INIBORNEO.COM, Kapuas Hulu – Rencana ekspansi perkebunan kelapa sawit oleh PT Ichiko Agro Lestari di wilayah Tamambaloh, Kecamatan Embaloh Hulu, menuai penolakan. Warga desa dan sejumlah tokoh masyarakat menilai proses sosialisasi perusahaan belum transparan dan berpotensi mengganggu keberlangsungan hidup mereka.
“Kalau salah satu desa saja menerima, kami semua yang bergantung pada Sungai Tamambaloh akan merasakan dampaknya. Itu satu-satunya sumber air bersih kami,” ujar Claudia Liberani, tokoh pemuda dari Desa Saujung Giling Manik. Ia menambahkan bahwa ekspansi sawit dapat mengancam lingkungan dan memicu konflik sosial antarwarga.
PT Ichiko Agro Lestari telah melakukan sosialisasi sejak 15 Mei 2025 dan menargetkan lima desa dalam fase pertama: Pulau Manak, Banua Martinus, Banua Ujung, Saujung Giling Manik, dan Ulak Pauk. Namun, reaksi masyarakat beragam. Dua desa secara tegas menolak, satu desa masih menunggu musyawarah adat atau Kombong Banua, sementara dua lainnya masih terpecah pendapat.
Penolakan juga datang dari desa-desa yang sedang mengajukan pengakuan sebagai masyarakat hukum adat melalui skema Perlindungan dan Pengakuan Masyarakat Hukum Adat (PPMHA), seperti Banua Ujung dan Saujung Giling Manik. Masyarakat mencemaskan bahwa sosialisasi justru mempercepat langkah perusahaan sebelum hak adat mereka diakui negara.
Sebagai respons, masyarakat adat Tamambaloh mengadakan Kombong Banua pada 20 Mei 2025 yang dihadiri perwakilan dari lima kampung target, pemerintah desa, kecamatan, tokoh masyarakat, dan pemuda. Dalam forum tersebut, masyarakat sepakat menolak kehadiran korporasi perkebunan kelapa sawit di wilayah mereka dan mendorong percepatan pengakuan hutan adat.
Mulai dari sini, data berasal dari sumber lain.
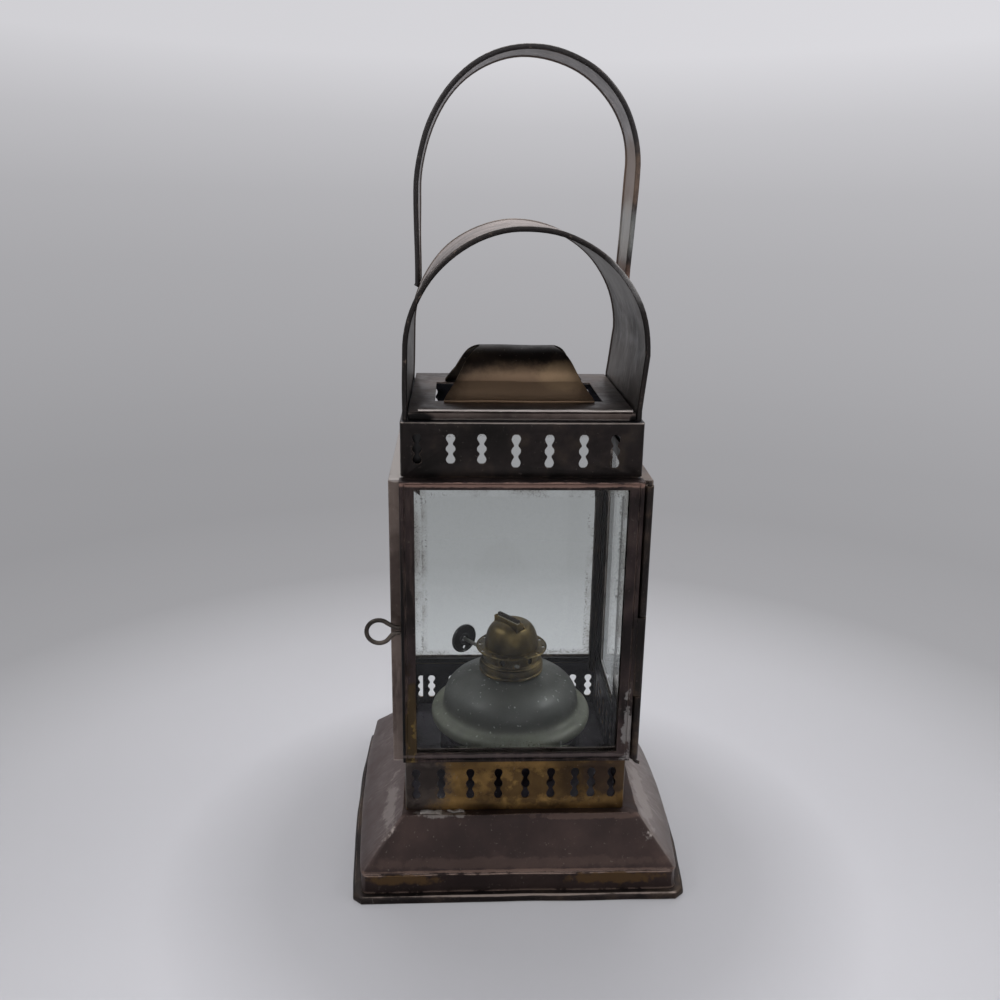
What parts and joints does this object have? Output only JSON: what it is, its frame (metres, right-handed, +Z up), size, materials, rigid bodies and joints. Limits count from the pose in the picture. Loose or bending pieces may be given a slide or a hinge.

“Untuk keputusan ini, kami menegaskan kepada yang hadir, yang belum hadir, dan yang mungkin juga tidak ingin hadir, bahwa kami menolaknya dengan bahasa yang sopan santun dan dengan pemikiran yang sangat jernih,” tegas Baki Suhardiono, salah satu tokoh dalam forum tersebut.
Hingga kini, belum ada tanggapan resmi dari PT Ichiko Agro Lestari. Masyarakat masih menanti kejelasan terkait legalitas dan rencana detil ekspansi sawit tersebut. Minimnya transparansi perusahaan dinilai memperbesar ketegangan dan menimbulkan keresahan luas di masyarakat Tamambaloh.